> [What the task asks]: Repeat the listing below word for word, stopping after the line that contains "LOW_FOLD_REACH = LAYER_PITCH + CLOTH / 2".

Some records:
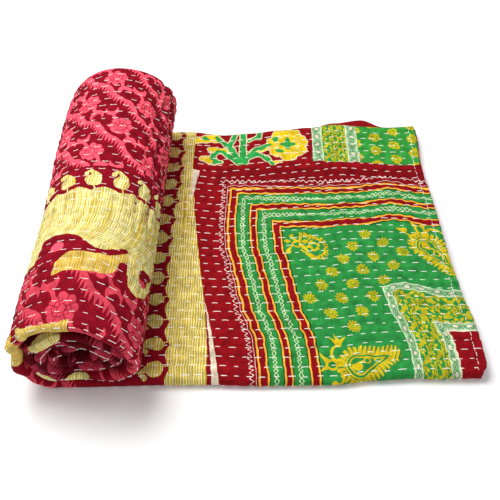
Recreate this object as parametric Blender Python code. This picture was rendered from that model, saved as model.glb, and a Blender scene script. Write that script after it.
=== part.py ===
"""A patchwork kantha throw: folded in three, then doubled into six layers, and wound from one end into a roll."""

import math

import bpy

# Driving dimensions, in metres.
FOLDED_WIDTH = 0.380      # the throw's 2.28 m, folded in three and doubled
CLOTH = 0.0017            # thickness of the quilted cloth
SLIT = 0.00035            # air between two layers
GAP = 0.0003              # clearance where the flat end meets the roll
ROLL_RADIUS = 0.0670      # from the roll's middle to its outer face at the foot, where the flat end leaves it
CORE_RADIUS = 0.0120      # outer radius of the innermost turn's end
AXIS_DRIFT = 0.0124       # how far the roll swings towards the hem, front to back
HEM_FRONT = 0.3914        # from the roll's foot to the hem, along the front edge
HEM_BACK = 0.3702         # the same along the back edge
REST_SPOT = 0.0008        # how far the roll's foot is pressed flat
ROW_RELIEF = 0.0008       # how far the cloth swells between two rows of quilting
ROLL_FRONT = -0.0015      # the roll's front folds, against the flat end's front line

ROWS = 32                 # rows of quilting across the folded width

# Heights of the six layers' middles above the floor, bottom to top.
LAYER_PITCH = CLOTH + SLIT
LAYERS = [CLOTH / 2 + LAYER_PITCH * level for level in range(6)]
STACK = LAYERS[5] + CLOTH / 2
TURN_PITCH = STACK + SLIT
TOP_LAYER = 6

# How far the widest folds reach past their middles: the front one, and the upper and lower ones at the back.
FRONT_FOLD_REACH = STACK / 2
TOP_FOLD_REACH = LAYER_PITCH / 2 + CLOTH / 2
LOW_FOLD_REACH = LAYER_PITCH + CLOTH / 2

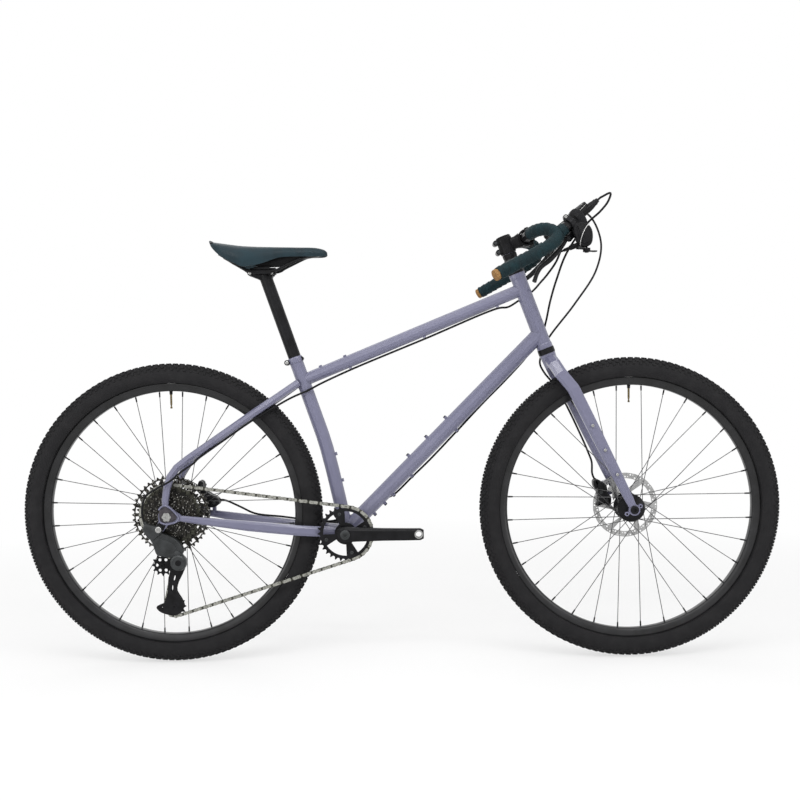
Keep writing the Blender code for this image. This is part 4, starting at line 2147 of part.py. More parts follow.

> [The result]:
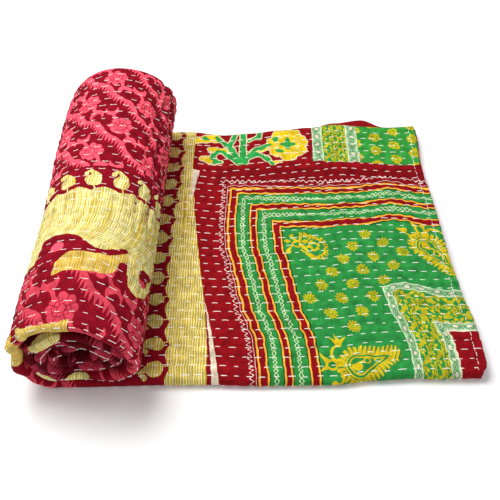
Recreate this object as parametric Blender Python code. This picture was rendered from that model, saved as model.glb, and a Blender scene script. Write that script after it.
=== part.py ===
"""A patchwork kantha throw: folded in three, then doubled into six layers, and wound from one end into a roll."""

import math

import bpy

# Driving dimensions, in metres.
FOLDED_WIDTH = 0.380      # the throw's 2.28 m, folded in three and doubled
CLOTH = 0.0017            # thickness of the quilted cloth
SLIT = 0.00035            # air between two layers
GAP = 0.0003              # clearance where the flat end meets the roll
ROLL_RADIUS = 0.0670      # from the roll's middle to its outer face at the foot, where the flat end leaves it
CORE_RADIUS = 0.0120      # outer radius of the innermost turn's end
AXIS_DRIFT = 0.0124       # how far the roll swings towards the hem, front to back
HEM_FRONT = 0.3914        # from the roll's foot to the hem, along the front edge
HEM_BACK = 0.3702         # the same along the back edge
REST_SPOT = 0.0008        # how far the roll's foot is pressed flat
ROW_RELIEF = 0.0008       # how far the cloth swells between two rows of quilting
ROLL_FRONT = -0.0015      # the roll's front folds, against the flat end's front line

ROWS = 32                 # rows of quilting across the folded width

# Heights of the six layers' middles above the floor, bottom to top.
LAYER_PITCH = CLOTH + SLIT
LAYERS = [CLOTH / 2 + LAYER_PITCH * level for level in range(6)]
STACK = LAYERS[5] + CLOTH / 2
TURN_PITCH = STACK + SLIT
TOP_LAYER = 6

# How far the widest folds reach past their middles: the front one, and the upper and lower ones at the back.
FRONT_FOLD_REACH = STACK / 2
TOP_FOLD_REACH = LAYER_PITCH / 2 + CLOTH / 2
LOW_FOLD_REACH = LAYER_PITCH + CLOTH / 2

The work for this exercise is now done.